QA Project for World Bank Survey Dataset - World bank has compiled a survey asking specific financial questions to various federal banks across the globe. This project will train a NLP generative model on the dataset and allow the user to ask questions related to the information.  

step 1 - load excel file into python  
step 2 - process excel file into a NLP readable format - question:answer pairs  
step 3 - PHASE 1 - run pii identifying model (microsoft presidio) on dataset to clean it  
step 4 - PHASE 2 - train NLP model (Google T5 via pyTorch) on dataset  
step 5 - test and finetune model  
step 6 - upload model to azure  

Future Steps:  
- PHASE 3
    - implement API for interacting with model
    - add some sort of sentiment analysis to clasify questions/answers (financial questions, admin questions, etc)
    - get feedback on model performance (answer quality/hallucinations/knowledge gaps)  
    - add additional survey questions to knowledge base  

CICD: GitHub

In [None]:
# download data from World Bank Database
import requests

url = "https://datacatalogfiles.worldbank.org/ddh-published/0038632/2/DR0047737/2021_04_26_brss-public-release.xlsx"
response = requests.get(url)

with open("worldbank_data.xlsx", "wb") as f:
    f.write(response.content)

convert xlsx file from row column format to something that works for t5 training  
need to use question:answer pairs  
model treats multi-select questions as independent binary questions for each option

In [None]:
## read and process data
import pandas as pd
import re

# loads all sheets at once
allSheets = pd.ExcelFile("worldbank_data.xlsx")

# store samples
samples = []

# process all sheets except first 2 and last 1
process = allSheets.sheet_names[2:-1]

# read first sheet and extract countries
dfFirst = pd.read_excel(allSheets, sheet_name=process[0], header=None)
countries = [str(c) for c in dfFirst.iloc[0, 2:].values if not pd.isna(c)]

for sheet in process:
    # read current sheet
    df = pd.read_excel(allSheets, sheet_name=sheet, header=None)

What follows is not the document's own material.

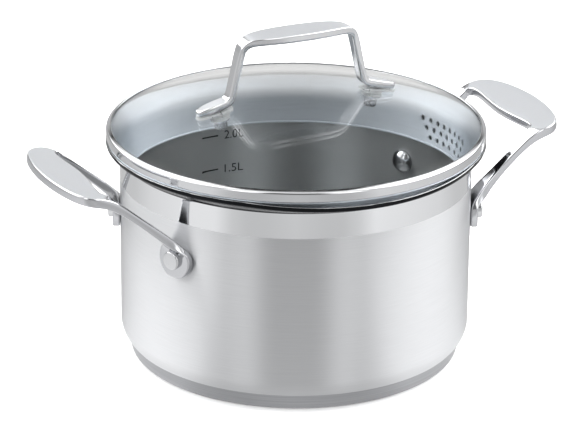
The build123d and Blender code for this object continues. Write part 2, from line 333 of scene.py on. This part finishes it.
pot_steel, tree, place = new_material("brushed_18_10_sheet")
rings, tangent, z = around(tree, place)
lines = grain(tree, rings, 60, 0.3)

# Outside is where the surface faces away from the axis, or down.
out = {0: place.outputs["Object"], 1: (1.0, 1.0, 0.0)}
out = add_node(tree, "ShaderNodeVectorMath", out, operation="MULTIPLY").outputs[0]
out = add_node(tree, "ShaderNodeVectorMath", {0: out}, operation="NORMALIZE").outputs[0]
out = add_node(tree, "ShaderNodeVectorMath", {0: out, 1: (0.0, 0.0, 1.0)}, operation="SUBTRACT").outputs[0]
faces = {0: place.outputs["Normal"], 1: out}
faces = add_node(tree, "ShaderNodeVectorMath", faces, operation="DOT_PRODUCT").outputs["Value"]
inside = add_node(tree, "ShaderNodeMapRange", {0: faces, 1: -0.2, 2: 0.2, 3: 1.0, 4: 0.0}).outputs[0]
outside = add_node(tree, "ShaderNodeMath", {0: 1.0, 1: inside}, operation="SUBTRACT").outputs[0]
band_edge = {0: z, 1: (POLISH_Z - 0.25) * MM, 2: (POLISH_Z + 0.25) * MM, 3: 0.0, 4: 1.0}
polished = add_node(tree, "ShaderNodeMapRange", band_edge).outputs[0]
polished = add_node(tree, "ShaderNodeMath", {0: polished, 1: outside}, operation="MULTIPLY").outputs[0]
# Painted shade: outside faces of the flare and rim above FLARE_Z are painted near black, standing for the
# shadowed gap under the lid.
painted_rim_shade_edge = {0: z, 1: (FLARE_Z + 0.6) * MM, 2: (FLARE_Z + 1.0) * MM, 3: 0.0, 4: 1.0}
painted_rim_shade = add_node(tree, "ShaderNodeMapRange", painted_rim_shade_edge).outputs[0]
painted_rim_shade = add_node(tree, "ShaderNodeMath", {0: painted_rim_shade, 1: outside}, operation="MULTIPLY").outputs[0]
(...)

    # create parent and base vars
    parent = None
    currBase = None

    # iterate through every row except header
    # get question index and question text
    for idx, row in df.iloc[1:].iterrows():
        qIndex = row[0]
        qText = row[1]

        # if the question index is null but text does exist 
        # then the question is a parent question
        # assign parent question and then clear prev base and move onto next row
        if pd.isna(qIndex) and not pd.isna(qText):
            parent = qText
            currBase = None
            continue

        # regex starts with Q and captures groups delimited by _
        # group 1 is the main question number
        # group 2 is sub-question number
        # group 3 is for multi-part questions with extra text
        # non-capturing group is for sections of index which are unnecessary
        match = re.match(r'Q(\d+)_([0-9_]+?)([a-zA-Z_]+)?(?:_[A-Z]|_\d{4}|$)', str(qIndex))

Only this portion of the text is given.